> [Recorded data]:
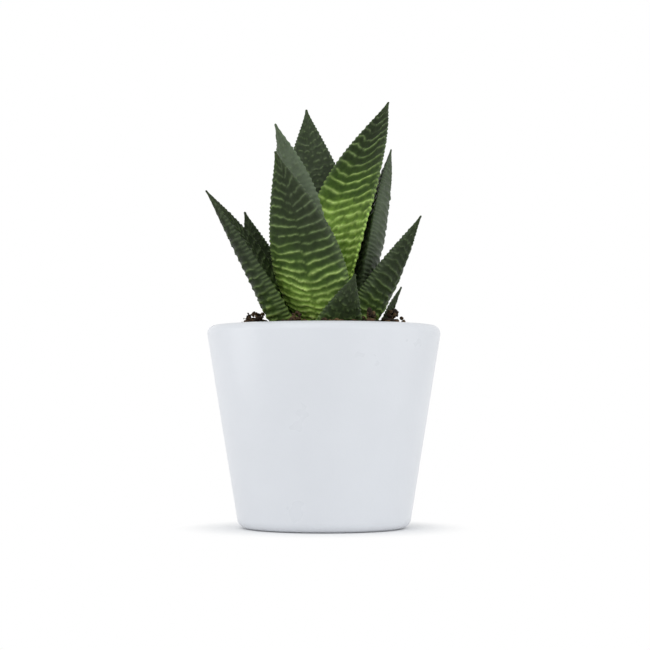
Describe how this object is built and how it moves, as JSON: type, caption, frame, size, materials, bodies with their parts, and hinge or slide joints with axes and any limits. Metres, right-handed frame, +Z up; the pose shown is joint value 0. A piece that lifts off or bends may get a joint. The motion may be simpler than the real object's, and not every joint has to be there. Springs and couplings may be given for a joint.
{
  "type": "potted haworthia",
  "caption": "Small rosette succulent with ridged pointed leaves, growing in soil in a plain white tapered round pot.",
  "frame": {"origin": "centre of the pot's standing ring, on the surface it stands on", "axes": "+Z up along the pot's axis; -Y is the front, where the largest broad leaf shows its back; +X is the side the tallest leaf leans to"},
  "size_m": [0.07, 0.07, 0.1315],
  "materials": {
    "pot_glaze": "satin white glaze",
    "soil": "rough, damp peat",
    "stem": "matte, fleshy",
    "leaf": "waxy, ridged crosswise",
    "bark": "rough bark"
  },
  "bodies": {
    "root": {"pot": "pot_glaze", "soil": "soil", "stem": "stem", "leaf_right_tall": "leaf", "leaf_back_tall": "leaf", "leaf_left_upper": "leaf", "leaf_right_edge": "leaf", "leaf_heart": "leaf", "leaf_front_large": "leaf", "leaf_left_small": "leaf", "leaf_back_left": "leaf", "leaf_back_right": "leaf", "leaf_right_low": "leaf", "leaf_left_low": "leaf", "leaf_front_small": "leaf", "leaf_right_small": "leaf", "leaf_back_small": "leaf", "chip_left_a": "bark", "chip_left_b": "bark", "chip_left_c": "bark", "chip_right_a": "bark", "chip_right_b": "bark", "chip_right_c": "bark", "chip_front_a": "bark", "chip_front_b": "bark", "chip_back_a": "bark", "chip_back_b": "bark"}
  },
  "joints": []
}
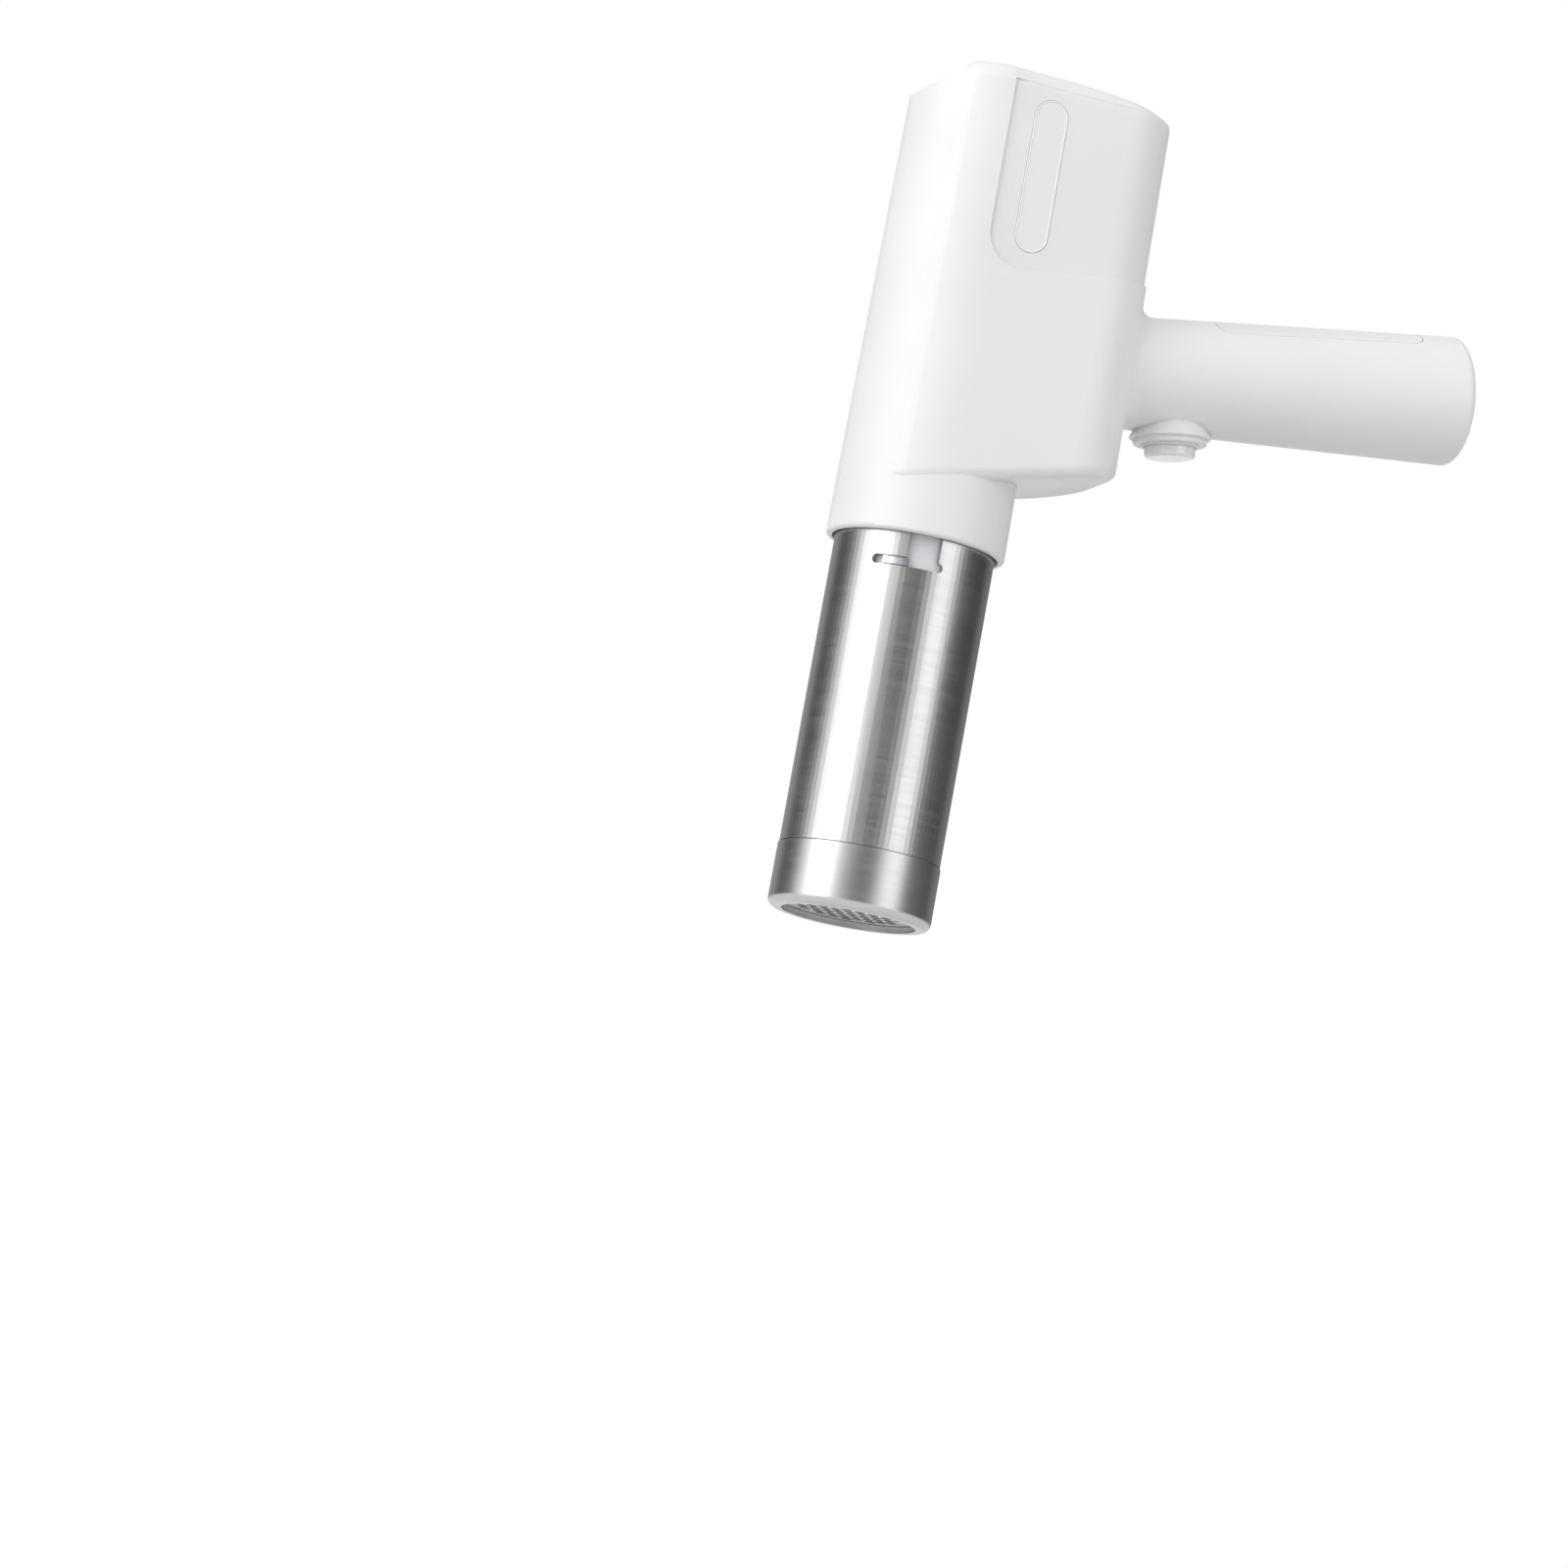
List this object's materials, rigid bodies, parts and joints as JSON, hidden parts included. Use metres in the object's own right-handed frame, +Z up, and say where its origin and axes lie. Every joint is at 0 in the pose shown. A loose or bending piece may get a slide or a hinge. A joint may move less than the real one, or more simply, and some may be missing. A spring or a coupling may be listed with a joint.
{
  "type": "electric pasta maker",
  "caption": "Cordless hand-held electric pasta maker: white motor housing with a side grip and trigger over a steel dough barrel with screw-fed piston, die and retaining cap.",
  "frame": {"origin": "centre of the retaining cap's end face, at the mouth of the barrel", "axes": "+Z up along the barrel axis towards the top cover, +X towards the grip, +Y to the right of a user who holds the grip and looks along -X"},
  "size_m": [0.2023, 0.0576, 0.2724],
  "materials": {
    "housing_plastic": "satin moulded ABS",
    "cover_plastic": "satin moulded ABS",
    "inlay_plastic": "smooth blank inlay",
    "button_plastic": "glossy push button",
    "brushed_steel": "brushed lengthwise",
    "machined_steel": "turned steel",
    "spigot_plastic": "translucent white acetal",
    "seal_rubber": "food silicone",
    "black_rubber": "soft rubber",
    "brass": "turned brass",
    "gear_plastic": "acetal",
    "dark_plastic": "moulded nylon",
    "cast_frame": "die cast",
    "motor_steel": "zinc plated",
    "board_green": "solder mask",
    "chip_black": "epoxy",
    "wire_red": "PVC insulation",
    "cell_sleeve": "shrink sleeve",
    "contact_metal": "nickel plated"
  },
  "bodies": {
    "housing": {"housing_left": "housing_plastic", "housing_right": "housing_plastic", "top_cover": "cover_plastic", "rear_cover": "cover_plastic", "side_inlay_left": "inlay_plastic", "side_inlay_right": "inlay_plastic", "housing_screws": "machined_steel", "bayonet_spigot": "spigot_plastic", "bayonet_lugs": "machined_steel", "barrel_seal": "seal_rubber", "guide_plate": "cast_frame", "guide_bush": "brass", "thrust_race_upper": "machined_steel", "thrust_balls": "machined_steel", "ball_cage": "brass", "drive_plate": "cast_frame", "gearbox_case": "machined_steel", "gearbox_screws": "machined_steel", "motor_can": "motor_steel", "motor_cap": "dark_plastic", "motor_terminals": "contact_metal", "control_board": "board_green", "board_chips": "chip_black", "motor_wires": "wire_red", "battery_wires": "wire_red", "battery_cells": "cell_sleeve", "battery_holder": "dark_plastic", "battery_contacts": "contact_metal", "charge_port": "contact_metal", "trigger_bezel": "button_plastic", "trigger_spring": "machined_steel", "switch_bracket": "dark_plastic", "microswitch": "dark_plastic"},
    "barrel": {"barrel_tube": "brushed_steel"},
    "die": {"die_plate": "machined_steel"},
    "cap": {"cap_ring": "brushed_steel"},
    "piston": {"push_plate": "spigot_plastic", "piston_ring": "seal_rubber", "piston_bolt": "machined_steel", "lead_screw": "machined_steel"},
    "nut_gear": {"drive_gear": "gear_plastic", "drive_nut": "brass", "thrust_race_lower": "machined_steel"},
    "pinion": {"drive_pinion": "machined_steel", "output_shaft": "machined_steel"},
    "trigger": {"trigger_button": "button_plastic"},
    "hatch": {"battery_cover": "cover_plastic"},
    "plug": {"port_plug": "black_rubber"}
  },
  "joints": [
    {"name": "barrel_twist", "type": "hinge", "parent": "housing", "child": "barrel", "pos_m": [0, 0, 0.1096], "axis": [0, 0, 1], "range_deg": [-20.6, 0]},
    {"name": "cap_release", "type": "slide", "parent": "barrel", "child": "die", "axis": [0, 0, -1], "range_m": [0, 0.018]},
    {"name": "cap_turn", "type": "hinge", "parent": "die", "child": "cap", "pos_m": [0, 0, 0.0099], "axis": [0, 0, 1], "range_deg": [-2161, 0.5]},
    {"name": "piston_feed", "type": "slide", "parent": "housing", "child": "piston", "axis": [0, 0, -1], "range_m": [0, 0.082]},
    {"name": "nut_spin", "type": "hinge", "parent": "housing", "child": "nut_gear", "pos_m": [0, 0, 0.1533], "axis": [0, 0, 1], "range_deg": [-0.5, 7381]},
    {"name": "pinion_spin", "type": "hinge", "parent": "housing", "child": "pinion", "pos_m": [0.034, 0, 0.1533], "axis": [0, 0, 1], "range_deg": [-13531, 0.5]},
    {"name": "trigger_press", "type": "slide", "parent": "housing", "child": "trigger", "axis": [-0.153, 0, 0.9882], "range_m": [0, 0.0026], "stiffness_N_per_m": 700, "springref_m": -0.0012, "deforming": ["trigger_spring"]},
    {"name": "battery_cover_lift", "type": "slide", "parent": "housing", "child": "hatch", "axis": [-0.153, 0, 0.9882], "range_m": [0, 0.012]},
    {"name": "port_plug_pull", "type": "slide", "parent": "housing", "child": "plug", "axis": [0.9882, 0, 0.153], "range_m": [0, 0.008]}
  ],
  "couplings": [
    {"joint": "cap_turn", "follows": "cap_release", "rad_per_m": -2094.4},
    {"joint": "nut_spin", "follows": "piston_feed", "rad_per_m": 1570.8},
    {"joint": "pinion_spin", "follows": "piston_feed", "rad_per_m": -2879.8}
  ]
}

> [Problem to solve]: The entries above must be returned exactly.

> [Worked answer]:
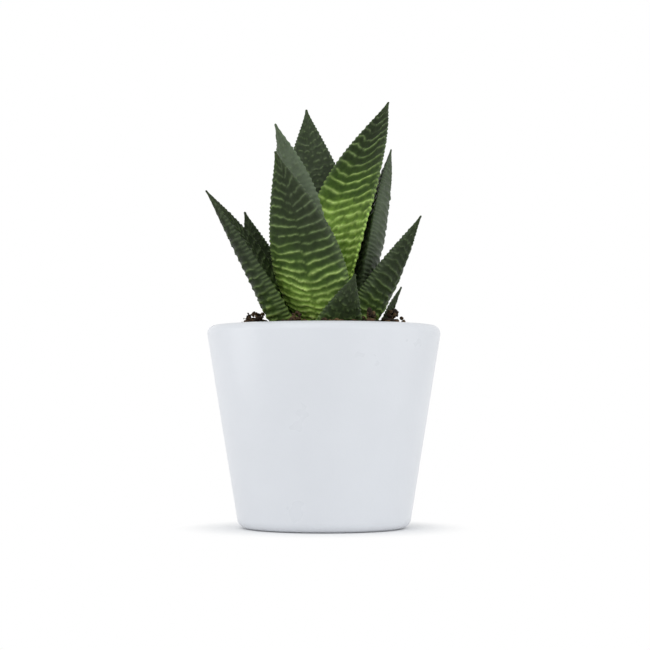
Describe how this object is built and how it moves, as JSON: type, caption, frame, size, materials, bodies with their parts, and hinge or slide joints with axes and any limits. Metres, right-handed frame, +Z up; the pose shown is joint value 0. A piece that lifts off or bends may get a joint. The motion may be simpler than the real object's, and not every joint has to be there. Springs and couplings may be given for a joint.
{
  "type": "potted haworthia",
  "caption": "Small rosette succulent with ridged pointed leaves, growing in soil in a plain white tapered round pot.",
  "frame": {"origin": "centre of the pot's standing ring, on the surface it stands on", "axes": "+Z up along the pot's axis; -Y is the front, where the largest broad leaf shows its back; +X is the side the tallest leaf leans to"},
  "size_m": [0.07, 0.07, 0.1315],
  "materials": {
    "pot_glaze": "satin white glaze",
    "soil": "rough, damp peat",
    "stem": "matte, fleshy",
    "leaf": "waxy, ridged crosswise",
    "bark": "rough bark"
  },
  "bodies": {
    "root": {"pot": "pot_glaze", "soil": "soil", "stem": "stem", "leaf_right_tall": "leaf", "leaf_back_tall": "leaf", "leaf_left_upper": "leaf", "leaf_right_edge": "leaf", "leaf_heart": "leaf", "leaf_front_large": "leaf", "leaf_left_small": "leaf", "leaf_back_left": "leaf", "leaf_back_right": "leaf", "leaf_right_low": "leaf", "leaf_left_low": "leaf", "leaf_front_small": "leaf", "leaf_right_small": "leaf", "leaf_back_small": "leaf", "chip_left_a": "bark", "chip_left_b": "bark", "chip_left_c": "bark", "chip_right_a": "bark", "chip_right_b": "bark", "chip_right_c": "bark", "chip_front_a": "bark", "chip_front_b": "bark", "chip_back_a": "bark", "chip_back_b": "bark"}
  },
  "joints": []
}
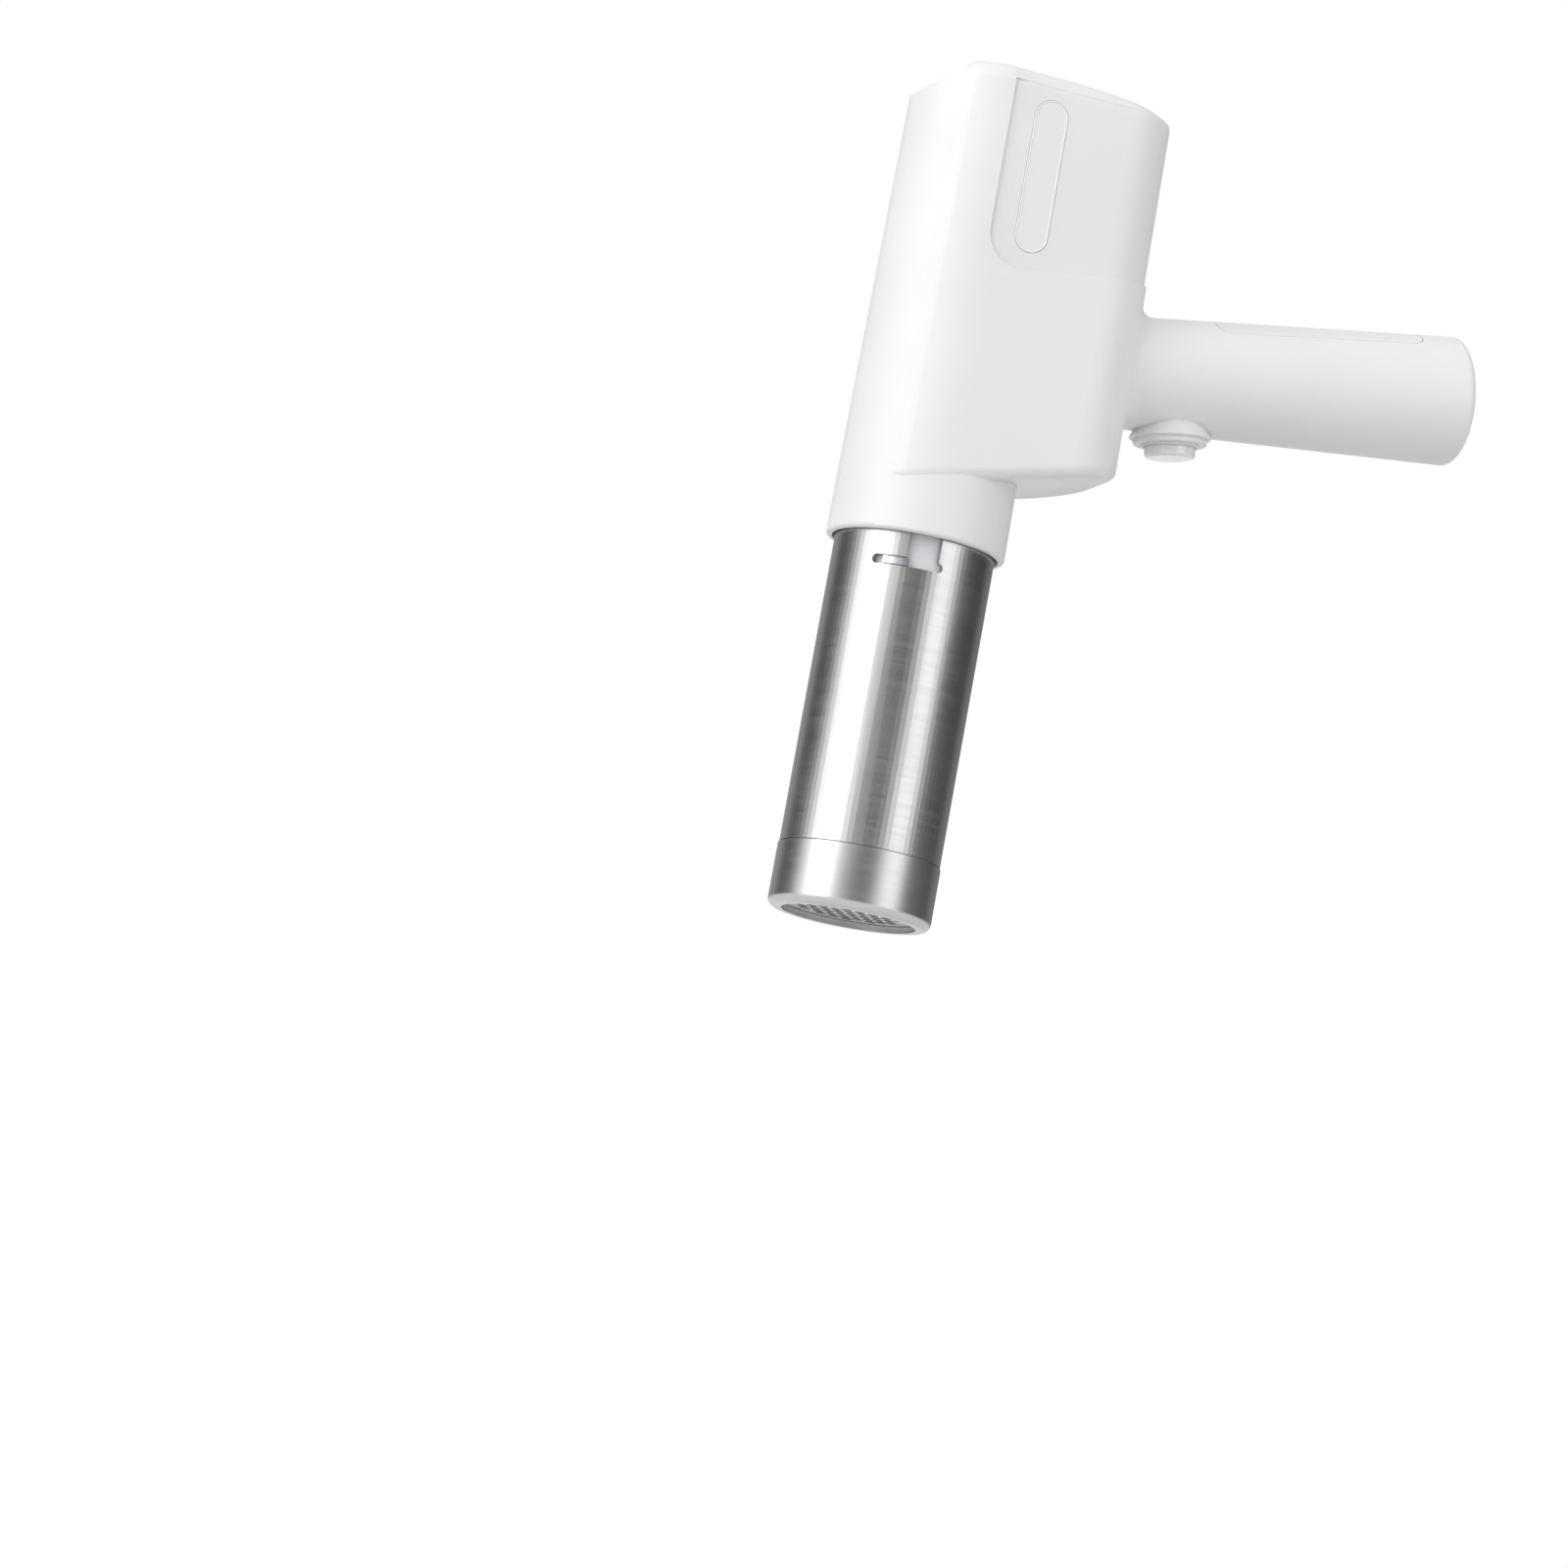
List this object's materials, rigid bodies, parts and joints as JSON, hidden parts included. Use metres in the object's own right-handed frame, +Z up, and say where its origin and axes lie. Every joint is at 0 in the pose shown. A loose or bending piece may get a slide or a hinge. A joint may move less than the real one, or more simply, and some may be missing. A spring or a coupling may be listed with a joint.
{
  "type": "electric pasta maker",
  "caption": "Cordless hand-held electric pasta maker: white motor housing with a side grip and trigger over a steel dough barrel with screw-fed piston, die and retaining cap.",
  "frame": {"origin": "centre of the retaining cap's end face, at the mouth of the barrel", "axes": "+Z up along the barrel axis towards the top cover, +X towards the grip, +Y to the right of a user who holds the grip and looks along -X"},
  "size_m": [0.2023, 0.0576, 0.2724],
  "materials": {
    "housing_plastic": "satin moulded ABS",
    "cover_plastic": "satin moulded ABS",
    "inlay_plastic": "smooth blank inlay",
    "button_plastic": "glossy push button",
    "brushed_steel": "brushed lengthwise",
    "machined_steel": "turned steel",
    "spigot_plastic": "translucent white acetal",
    "seal_rubber": "food silicone",
    "black_rubber": "soft rubber",
    "brass": "turned brass",
    "gear_plastic": "acetal",
    "dark_plastic": "moulded nylon",
    "cast_frame": "die cast",
    "motor_steel": "zinc plated",
    "board_green": "solder mask",
    "chip_black": "epoxy",
    "wire_red": "PVC insulation",
    "cell_sleeve": "shrink sleeve",
    "contact_metal": "nickel plated"
  },
  "bodies": {
    "housing": {"housing_left": "housing_plastic", "housing_right": "housing_plastic", "top_cover": "cover_plastic", "rear_cover": "cover_plastic", "side_inlay_left": "inlay_plastic", "side_inlay_right": "inlay_plastic", "housing_screws": "machined_steel", "bayonet_spigot": "spigot_plastic", "bayonet_lugs": "machined_steel", "barrel_seal": "seal_rubber", "guide_plate": "cast_frame", "guide_bush": "brass", "thrust_race_upper": "machined_steel", "thrust_balls": "machined_steel", "ball_cage": "brass", "drive_plate": "cast_frame", "gearbox_case": "machined_steel", "gearbox_screws": "machined_steel", "motor_can": "motor_steel", "motor_cap": "dark_plastic", "motor_terminals": "contact_metal", "control_board": "board_green", "board_chips": "chip_black", "motor_wires": "wire_red", "battery_wires": "wire_red", "battery_cells": "cell_sleeve", "battery_holder": "dark_plastic", "battery_contacts": "contact_metal", "charge_port": "contact_metal", "trigger_bezel": "button_plastic", "trigger_spring": "machined_steel", "switch_bracket": "dark_plastic", "microswitch": "dark_plastic"},
    "barrel": {"barrel_tube": "brushed_steel"},
    "die": {"die_plate": "machined_steel"},
    "cap": {"cap_ring": "brushed_steel"},
    "piston": {"push_plate": "spigot_plastic", "piston_ring": "seal_rubber", "piston_bolt": "machined_steel", "lead_screw": "machined_steel"},
    "nut_gear": {"drive_gear": "gear_plastic", "drive_nut": "brass", "thrust_race_lower": "machined_steel"},
    "pinion": {"drive_pinion": "machined_steel", "output_shaft": "machined_steel"},
    "trigger": {"trigger_button": "button_plastic"},
    "hatch": {"battery_cover": "cover_plastic"},
    "plug": {"port_plug": "black_rubber"}
  },
  "joints": [
    {"name": "barrel_twist", "type": "hinge", "parent": "housing", "child": "barrel", "pos_m": [0, 0, 0.1096], "axis": [0, 0, 1], "range_deg": [-20.6, 0]},
    {"name": "cap_release", "type": "slide", "parent": "barrel", "child": "die", "axis": [0, 0, -1], "range_m": [0, 0.018]},
    {"name": "cap_turn", "type": "hinge", "parent": "die", "child": "cap", "pos_m": [0, 0, 0.0099], "axis": [0, 0, 1], "range_deg": [-2161, 0.5]},
    {"name": "piston_feed", "type": "slide", "parent": "housing", "child": "piston", "axis": [0, 0, -1], "range_m": [0, 0.082]},
    {"name": "nut_spin", "type": "hinge", "parent": "housing", "child": "nut_gear", "pos_m": [0, 0, 0.1533], "axis": [0, 0, 1], "range_deg": [-0.5, 7381]},
    {"name": "pinion_spin", "type": "hinge", "parent": "housing", "child": "pinion", "pos_m": [0.034, 0, 0.1533], "axis": [0, 0, 1], "range_deg": [-13531, 0.5]},
    {"name": "trigger_press", "type": "slide", "parent": "housing", "child": "trigger", "axis": [-0.153, 0, 0.9882], "range_m": [0, 0.0026], "stiffness_N_per_m": 700, "springref_m": -0.0012, "deforming": ["trigger_spring"]},
    {"name": "battery_cover_lift", "type": "slide", "parent": "housing", "child": "hatch", "axis": [-0.153, 0, 0.9882], "range_m": [0, 0.012]},
    {"name": "port_plug_pull", "type": "slide", "parent": "housing", "child": "plug", "axis": [0.9882, 0, 0.153], "range_m": [0, 0.008]}
  ],
  "couplings": [
    {"joint": "cap_turn", "follows": "cap_release", "rad_per_m": -2094.4},
    {"joint": "nut_spin", "follows": "piston_feed", "rad_per_m": 1570.8},
    {"joint": "pinion_spin", "follows": "piston_feed", "rad_per_m": -2879.8}
  ]
}